Re: [TLS] Maximum Fragment Length negotiation

2016-11-24 Thread Fossati, Thomas (Nokia - GB)
Hi Thomas,

We encountered the same issue and suggested something similar in [1] --
although not at the same level of detail as you below.

I like your proposal, but I'm not convinced that overloading the semantics
of an already existing extension when used in combination with a specific
version of the protocol is necessarily the best strategy.  Besides, I'd
like to be able to deploy a similar mechanism in 1.2.

So, why not simply allocating a new code-point for an extension with the
semantics you describe and make it available across different protocol
versions?

Cheers, t

[1] 
https://tools.ietf.org/html/draft-fossati-tls-iot-optimizations-00#section-
6

On 24/11/2016 19:50, "TLS on behalf of Thomas Pornin"
 wrote:
>Hello,
>
>I know that I am a bit late to the party, but I have a suggestion for
>the upcoming TLS 1.3.
>
>Context: I am interested in TLS support in constrained architectures,
>specifically those which have very little RAM. I recently published a
>first version of an implementation of TLS 1.0 to 1.2, that primarily
>targets that kind of system ( https://www.bearssl.org/ ); a fully
>functional TLS server can then run in as little as 25 kB of RAM (and
>even less of ROM, for the code itself).
>
>Out of these 25 kB, 16 kB are used for the buffer for incoming records,
>because encrypted records cannot be processed until fully received (data
>could be obtained from a partial record, but we must wait for the MAC
>before actually acting on the data) and TLS specifies that records can
>have up to 16384 bytes of plaintext. Thus, about 2/3 of the RAM usage is
>directly related to that maximum fragment length.
>
>There is a defined extension (in RFC 6066) that allows a client to
>negotiate a smaller maximum fragment length.

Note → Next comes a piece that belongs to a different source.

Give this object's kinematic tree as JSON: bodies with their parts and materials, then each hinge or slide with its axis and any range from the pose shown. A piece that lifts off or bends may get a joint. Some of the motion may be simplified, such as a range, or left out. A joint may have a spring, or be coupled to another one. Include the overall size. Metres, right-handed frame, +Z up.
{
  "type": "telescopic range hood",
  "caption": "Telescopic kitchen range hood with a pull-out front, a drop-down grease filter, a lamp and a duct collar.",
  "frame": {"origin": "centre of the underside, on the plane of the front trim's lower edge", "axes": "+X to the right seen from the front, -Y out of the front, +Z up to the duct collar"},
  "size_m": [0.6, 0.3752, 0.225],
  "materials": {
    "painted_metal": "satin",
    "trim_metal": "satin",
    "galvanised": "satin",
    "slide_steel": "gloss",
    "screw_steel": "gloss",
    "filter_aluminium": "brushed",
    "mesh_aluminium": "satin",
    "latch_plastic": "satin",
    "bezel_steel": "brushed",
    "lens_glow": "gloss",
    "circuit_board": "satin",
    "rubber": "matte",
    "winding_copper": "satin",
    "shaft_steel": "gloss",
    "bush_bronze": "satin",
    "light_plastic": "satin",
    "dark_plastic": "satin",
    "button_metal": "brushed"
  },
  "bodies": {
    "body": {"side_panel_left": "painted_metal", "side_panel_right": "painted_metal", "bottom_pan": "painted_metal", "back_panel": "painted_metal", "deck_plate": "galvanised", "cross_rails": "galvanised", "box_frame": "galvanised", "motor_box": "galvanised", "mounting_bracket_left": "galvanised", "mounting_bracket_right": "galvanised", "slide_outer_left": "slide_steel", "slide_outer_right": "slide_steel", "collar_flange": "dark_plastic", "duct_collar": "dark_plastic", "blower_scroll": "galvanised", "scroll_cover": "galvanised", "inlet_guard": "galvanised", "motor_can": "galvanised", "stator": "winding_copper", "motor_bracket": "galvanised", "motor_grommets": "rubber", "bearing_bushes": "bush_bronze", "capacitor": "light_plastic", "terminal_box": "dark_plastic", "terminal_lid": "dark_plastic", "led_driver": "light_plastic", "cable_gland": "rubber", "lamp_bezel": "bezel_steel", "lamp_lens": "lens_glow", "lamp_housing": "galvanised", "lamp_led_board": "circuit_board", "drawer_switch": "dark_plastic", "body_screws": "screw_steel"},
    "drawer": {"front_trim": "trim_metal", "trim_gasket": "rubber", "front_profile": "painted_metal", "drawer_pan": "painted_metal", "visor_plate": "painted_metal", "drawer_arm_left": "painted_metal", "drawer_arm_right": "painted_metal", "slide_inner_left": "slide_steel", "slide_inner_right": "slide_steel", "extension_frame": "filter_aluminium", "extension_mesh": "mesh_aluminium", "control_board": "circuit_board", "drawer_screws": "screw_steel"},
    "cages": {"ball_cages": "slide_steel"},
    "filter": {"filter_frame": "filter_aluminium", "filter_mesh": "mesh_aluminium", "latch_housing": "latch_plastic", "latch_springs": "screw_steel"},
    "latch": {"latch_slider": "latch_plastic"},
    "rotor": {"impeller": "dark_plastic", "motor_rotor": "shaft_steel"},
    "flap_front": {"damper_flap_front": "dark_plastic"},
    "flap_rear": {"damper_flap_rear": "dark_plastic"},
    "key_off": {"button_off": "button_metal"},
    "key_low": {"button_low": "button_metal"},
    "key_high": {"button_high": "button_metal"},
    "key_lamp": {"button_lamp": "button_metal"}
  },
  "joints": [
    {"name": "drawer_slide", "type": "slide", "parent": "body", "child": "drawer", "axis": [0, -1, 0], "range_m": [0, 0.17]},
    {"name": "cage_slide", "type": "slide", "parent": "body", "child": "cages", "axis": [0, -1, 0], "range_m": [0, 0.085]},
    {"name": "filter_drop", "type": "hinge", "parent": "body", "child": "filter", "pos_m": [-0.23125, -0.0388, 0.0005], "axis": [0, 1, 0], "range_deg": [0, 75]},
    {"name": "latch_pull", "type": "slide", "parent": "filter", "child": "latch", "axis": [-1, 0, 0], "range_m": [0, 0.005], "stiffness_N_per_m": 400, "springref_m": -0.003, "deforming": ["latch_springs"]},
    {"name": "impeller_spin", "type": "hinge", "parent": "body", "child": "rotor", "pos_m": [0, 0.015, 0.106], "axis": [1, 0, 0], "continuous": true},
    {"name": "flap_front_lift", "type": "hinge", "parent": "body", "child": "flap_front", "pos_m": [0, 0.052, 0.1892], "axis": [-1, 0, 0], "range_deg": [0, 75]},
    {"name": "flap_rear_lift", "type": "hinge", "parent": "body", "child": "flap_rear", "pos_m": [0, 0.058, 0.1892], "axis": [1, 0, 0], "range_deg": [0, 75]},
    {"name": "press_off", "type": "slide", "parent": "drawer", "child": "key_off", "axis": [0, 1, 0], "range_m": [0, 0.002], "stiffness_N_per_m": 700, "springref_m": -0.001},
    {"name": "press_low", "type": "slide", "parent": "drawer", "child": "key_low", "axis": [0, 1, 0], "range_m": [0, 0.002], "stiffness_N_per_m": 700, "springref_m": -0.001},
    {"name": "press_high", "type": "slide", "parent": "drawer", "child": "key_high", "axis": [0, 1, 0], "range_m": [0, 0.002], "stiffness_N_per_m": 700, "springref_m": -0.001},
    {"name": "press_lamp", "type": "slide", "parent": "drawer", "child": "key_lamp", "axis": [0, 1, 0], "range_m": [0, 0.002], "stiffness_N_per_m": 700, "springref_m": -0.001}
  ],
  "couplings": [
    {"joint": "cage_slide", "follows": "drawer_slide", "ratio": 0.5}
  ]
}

That extension is simple
>to implement, but it has two problems that prevent it from being
>really usable:
>
> 1. It is optional, so any implementation is free not to implement it,
>and in practice many do not (e.g. last time I checked, OpenSSL did
>not support it).
>
> 2. It is one-sided: the client may asked for a smaller fragment, but
>the server has no choice but to accept the value sent by the client.
>In situations where the constrained system is the server, the
>extension is not useful (e.g. the embedded system runs a minimal
>HTTPS server, for a Web-based configuration interface; the client is
>a Web browser and won't ask for a smaller maximum fragment length).
>
>
>I suggest to fix these issues in TLS 1.3. My proposal is the following:
>
> - Make Max Fragment Length extension support mandatory (right now,
>   draft 18 makes it "recommended" only).
>
> - Extend the extension semantics **when used in TLS 1.3** in the
>following
>   ways:
>
>   * When an implementation supports a given maximum fragment length, it
> MUST also support all smaller lengths (in the list of lengths
> indicated in the extension: 512, 1024, 2048, 4096 and 16384).
>
>   * When the server receives the extension for maximum length N, it
> may respond with the extension with any length N' <= N (in the
> list above).
>
>   * If the client does not send the extension, then this is equivalent
> to sending it with a maximum length of 16384 bytes (so the server
> may still send the extension, even if the client did not).
>
>   Semantics for the extension in TLS 1.2 and previous is unchanged.
>
>With these changes, RAM-constrained clients and servers can negotiate a
>maximum length for record plaintext that they both support, and such an
>implementation can use a small record buffer with the guarantee that all
>TLS-1.3-aware peers will refrain from sending larger records. With, for
>instance, a 2048-byte buffer, per-record overhead is still small (about
>1%), and overall RAM usage is halved, which is far from negligible.
>
>
>RAM-constrained full TLS 1.3 is likely to be challenging (I envision
>issues with, for instance, cookies, since they can be up to 64 kB in
>length), but a guaranteed flexible negotiation for maximum fragment
>length would be a step in the right direction.
>
>Any comments / suggestions ?
>
>Thanks,
>
>
>   --Thomas Pornin
>
>___
>TLS mailing list
>TLS@ietf.org
>https://www.ietf.org/mailman/listinfo/tls
>


___
TLS mailing list
TLS@ietf.org
https://www.ietf.org/mailman/listinfo/tls


[TLS] Maximum Fragment Length negotiation

2016-11-24 Thread Thomas Pornin
Hello,

I know that I am a bit late to the party, but I have a suggestion for
the upcoming TLS 1.3.

Context: I am interested in TLS support in constrained architectures,
specifically those which have very little RAM. I recently published a
first version of an implementation of TLS 1.0 to 1.2, that primarily
targets that kind of system ( https://www.bearssl.org/ ); a fully
functional TLS server can then run in as little as 25 kB of RAM (and
even less of ROM, for the code itself).

Out of these 25 kB, 16 kB are used for the buffer for incoming records,
because encrypted records cannot be processed until fully received (data
could be obtained from a partial record, but we must wait for the MAC
before actually acting on the data) and TLS specifies that records can
have up to 16384 bytes of plaintext. Thus, about 2/3 of the RAM usage is
directly related to that maximum fragment length.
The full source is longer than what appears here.